Introduction
Ever since Nuria Conde introduced us to Spirulina (Arthrospira platensis) algae and its unique nutritional properties, I have been fascinated by the possibilities of this easy-to-farm algae. Among many of its advantages, it yields 20 times more protein per acre than an other commonly grown crops such as corn while using ten times less water to produce it – so the potential for this as a sustainable future food is immense. This however requires to popularize the algae strain and to give even small households of four people a way of growing and harvesting it. That's why I decided to begin experimenting with small-scale automated Spirulina farming.
Building the MVP
With this ongoing project, I was aiming to build a complete sensor suite, monitoring the most crucial growth conditions (light, temperature, aeration), and a microcontroller, regulating these conditions and recording the data into a web-based dashboard. The minimal viable product (short: MVP) would be an implementation of all these things, albeit on a low-tech level. This effort resulted in the first iteration of my Spirulina farming setup, which can be found below. The long-term goal is to open source not only the codebase (found below), but the hardware construction as well, for anyone to copy and build themselves.
One of the earliest setups.
The MVP of the Spirulina farm, built into a shelf in my room.
Materials Used
Above, you can see the MVP version of the setup, currently running 24/7. It features a time-controlled air pump, high-powered LED-lights, and heating pad, as well as a temperature sensor and a LED for displaying system status. In the wooden box, there is a relay, controlling the pump 220V output, as well as a ESP32 microcontroller and it's USB 5V power supply. The parts used so far are:
- Adafruit Feather ESP32
- DH11 Temperature Sensor
- USB Charger
- LED + Resistor
- Single-Channel Relay
- High-powered LED Strips
- Heating Pad
- Aquarium Pump
- A Glass Jar
- Plywood
Writing the Code
The code itself is a product of many individual small experiments I did over the past eight months. It features a Telegram Bot integration for communicating (both actively and reactively) system status, over-the-air update capabilities and (cooperative) multitasking when executing its functions. The code is made public on Github to work towards a true open-source project.

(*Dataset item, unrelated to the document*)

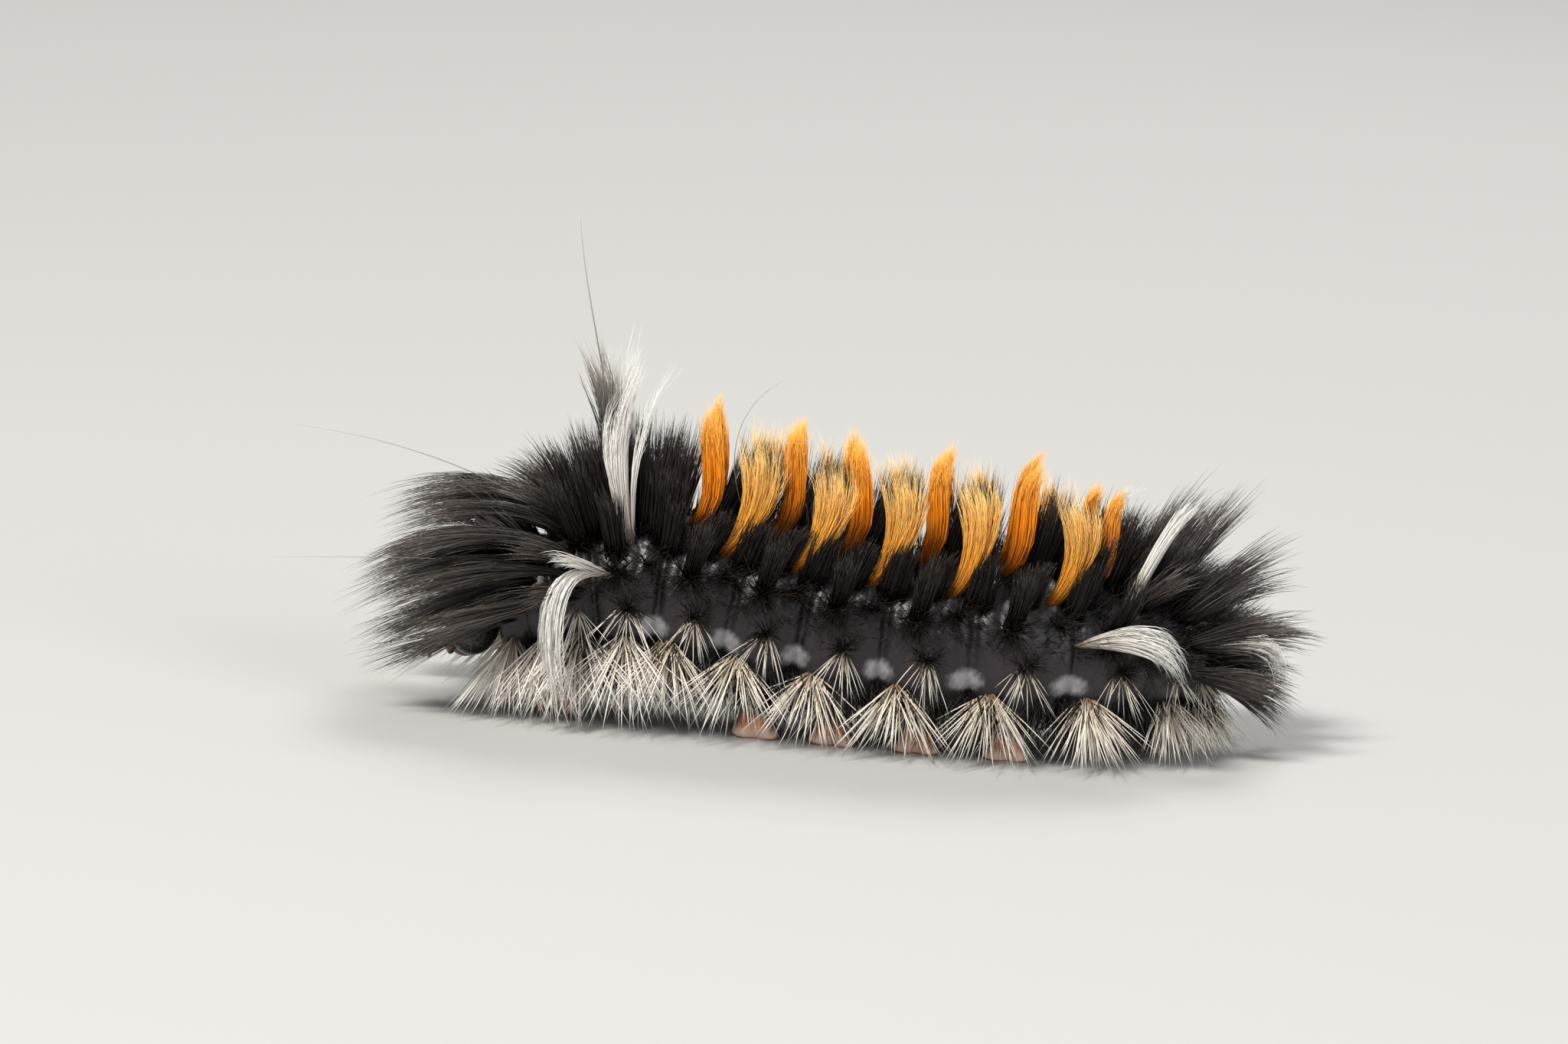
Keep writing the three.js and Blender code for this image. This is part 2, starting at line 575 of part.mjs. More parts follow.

A screenshot of the code. The full code can be found on Github.
Project Planning
In order for the project to be presentable for the first term presentation on December 21st, these necessary steps have to be taken: Build the first iteration of the dedicated and integrated hardware, open-source both hardware and software (as well as providing instructions alongside of it), 3D-design and -print the second iteration of the dedicated hardware for the presentation and finally, built the exhibition stand for the design dialogues event. Below, a timeline of the intersecting tasks necessary to meet the deadline can be found.
A timeline showing the steps until December 21st.